Jim   .... Your just like the rest of us, in that we tend to notice telephones in movies and TV ads immediately, and approve or disapprove of the prop, based on whether or not it's correct for that era and location.   The 2 prominent collectors clubs here in North America, and based in the U.S.A., periodically get inquiries from movie companies, asking which telephones are accurate for a particular time period in a specific part of the country.     But not all movie production companies are that thorough, probably because they think the average audience member isn't that observant, or wouldn't know the difference between a telephone which is accurate and one which isn't.

Enjoy the evening.

Jeff Lamb


Indeed US telephones were not used in the UK outside of US army bases in the 60s, the dominance of GPO phones was such that there would have been a 706 or similar in Morse's office of that era, so that 500 is most definitely out of place...

I haven't watched much of Endeavour, not really my sort of thing, but there have been the odd instance where I've seen very out-of-place things in the show when I have seen it, usually due to poor directorship and not realising that a satellite dish or modern high-pressure sodium streetlight was in shot that really should not have been there... ;D

Now, Inspector George Gently on the other hand, a nitpickers paradise, also set in the 60s/70s, satellite dishes, TV aerials, modern lights, modern alarm boxes, and in one episode, I even spotted a Technicolor TG582n ADSL modem-router!!! Made me want to slap the director of that show with a wet fish!! ::)

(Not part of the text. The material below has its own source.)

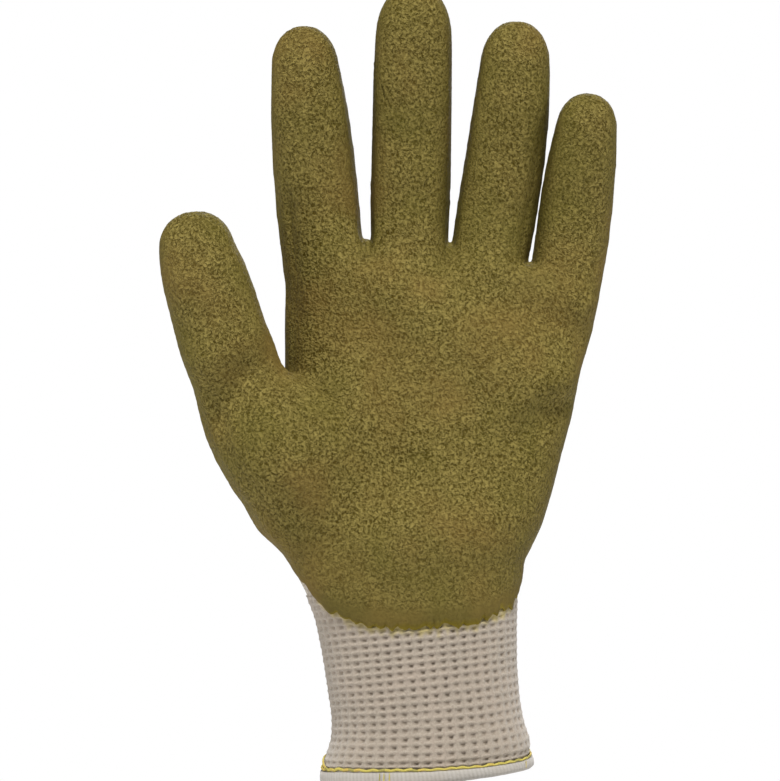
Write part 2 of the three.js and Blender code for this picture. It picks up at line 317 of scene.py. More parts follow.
def outer_skin(node, low, high, reach):
    """The outside of a CAD shell as a closed mesh, lengthened by reach at its lower end."""
    skin = bmesh.new()
    skin.from_mesh(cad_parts[node].data)
    bmesh.ops.remove_doubles(skin, verts=skin.verts, dist=1e-6)
    up = Vector(UP_CUFF)
    rims = []
    for face in skin.faces:
        height = face.calc_center_median().dot(up) / MM
        at_end = abs(height - low) < 0.3 or abs(height - high) < 0.3
        if at_end and abs(face.normal.dot(up)) > 0.98:
            rims.append(face)
    bmesh.ops.delete(skin, geom=rims, context="FACES")

    def beside(vert):
        return [edge.other_vert(vert) for edge in vert.link_edges]

    def width(group):
        xs = [vert.co.x for vert in group]
        return max(xs) - min(xs)

    outside = max(connected_groups(skin.verts, beside), key=width)
    bmesh.ops.delete(skin, geom=[v for v in skin.verts if v not in outside], context="VERTS")
    for vert in [v for v in skin.verts if v.is_boundary]:
        if abs(vert.co.dot(up) / MM - low) < 0.5:
            vert.co -= up * reach * MM
    bmesh.ops.holes_fill(skin, edges=[e for e in skin.edges if e.is_boundary], sides=0)
    bmesh.ops.triangulate(skin, faces=[f for f in skin.faces if len(f.verts) > 4])
    bmesh.ops.recalc_face_normals(skin, faces=skin.faces)
    return skin


def joined_skins():
    """The outsides of hand and cuff in one mesh, the one run on into the other."""
    hand = outer_skin("knit_hand", HAND_START, NO_END, reach=3.0)
    cuff = outer_skin("knit_cuff", CUFF_START, CUFF_END, reach=8.0)
    cuff_mesh = bpy.data.meshes.new("form_cuff")
    cuff.to_mesh(cuff_mesh)
    hand.from_mesh(cuff_mesh)
    mesh = bpy.data.meshes.new("form")
    hand.to_mesh(mesh)
    hand.free()
    cuff.free()
    bpy.data.meshes.remove(cuff_mesh)
    return mesh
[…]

At least they did okay with the telephones, even if a two-tone green 746 had a massive hole in it from being dropped... :o


The production companies that generate material for the "History" channel are typically horrible in their selection of props or CGI material.  Sometimes I think that Downton Abbey has sapped the strength of British period program production.  It looks like all the others have suffered.
"Any sufficiently advanced technology is indistinguishable from magic."